While The Blacklist (which wasn’t praised for its recent finale mixing live action and animation) and One Day at a Time may have been forced under the current circumstances to create and produce animated content, it is possible to do so without such constraints. Three episodes that serve as perfect examples are Supernatural‘s “ScoobyNatural” and Community‘s installments “Abed’s Uncontrollable Christmas” and “G.I. Jeff.”
In Supernatural‘s case, the Season 13 installment — which aired in March of 2018 — featured some famous cartoon faces which certainly helps as Sam (Jared Padalecki), Dean (Jensen Ackles) and Castiel (Misha Collins) are sucked into the same world as Mystery Inc.’s Scooby gang. As the highest fan-rated episode of the season on IMDB by garnering a 9.6/10 score, the response almost speaks for itself.
Seeing how the Winchesters interact with characters they know just as well as the viewers creates hilarious shenanigans as they provide their investigation skills in the two-dimensional world. As with most live action shows that have partaken in this format, the animation doesn’t take up the full episode’s run, but for the duration it’s pure delight.
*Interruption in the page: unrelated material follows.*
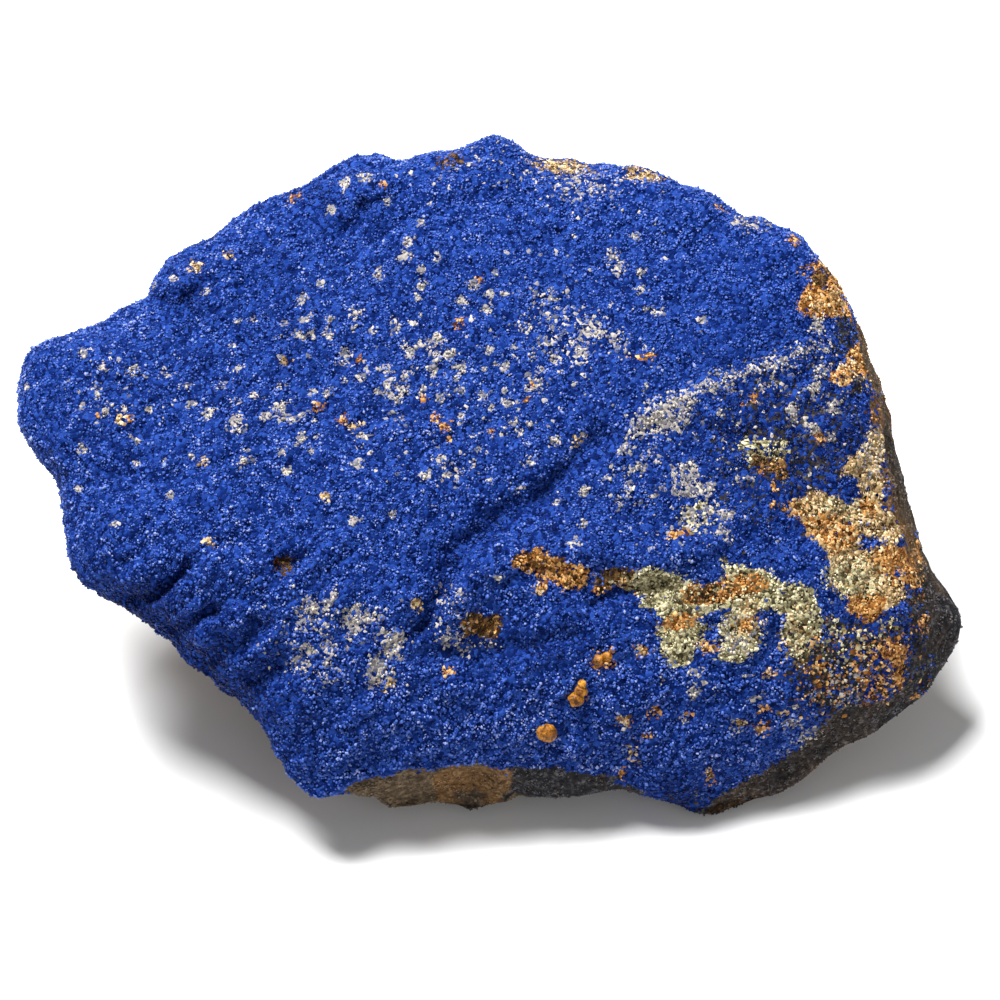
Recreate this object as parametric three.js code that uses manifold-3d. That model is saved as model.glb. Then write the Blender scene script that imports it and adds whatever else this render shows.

When it comes to Community, which is receiving a resurge in popularity thanks to streaming availability on Netflix and Hulu, the animated episodes aren’t entirely surprising considering the show’s creator Dan Harmon went on to create Adult Swim’s uber-hit Rick and Morty. The first example of animation was presented in the Season 2 installment “Abed’s Uncontrollable Christmas” in which everyone’s favorite TV and movie-loving college student Abed (Danny Pudi) suddenly sees everything in claymation.
Concerned about their friend, the entire study group attempts to understand the reason behind Abed’s psychological manifestation that pays homage to the style often found in Christmas specials of yesteryear like Rudolph the Red Nose Reindeer. The episode even won an Emmy for Outstanding Individual Achievement in Animation in 2011.
Apart from being one of the show’s standout entries, “Abed’s Uncontrollable Christmas” is also a favorite of Community‘s Joel McHale, who told us earlier this year, “That’s just the best combination. It showed you Dan’s incredible script-writing skills and the depth that the characters go to and will go to, dealing with very heavy subjects.” Essentially the episode has heart as well as fancy claymation, “It really did the trick ’cause you can laugh while getting stabbed in the heart,” McHale concluded.
The show also tackles another form of animation with the Season 5 episode “G.I. Jeff” which sees McHale’s character Jeff animated alongside his study group friends in the style of G.I. Joe as the vain man has a difficult time coping with a big upcoming birthday. While revisiting a style viewers were familiar with in the ’80s, the episode presents a fresh take on facing one’s own mortality while utilizing something from their childhood — in this case, Jeff’s connection with G.I. Joe.
While there’s certainly more examples out there, this should be a clear enough argument that animation is a format that should be seen more in scripted live-action television, under the right circumstances and with enough time allotment. Animation has a place beyond animated shows and if done right, can make for memorable episodes within a series. Could we possibly see more in the future? Hopefully.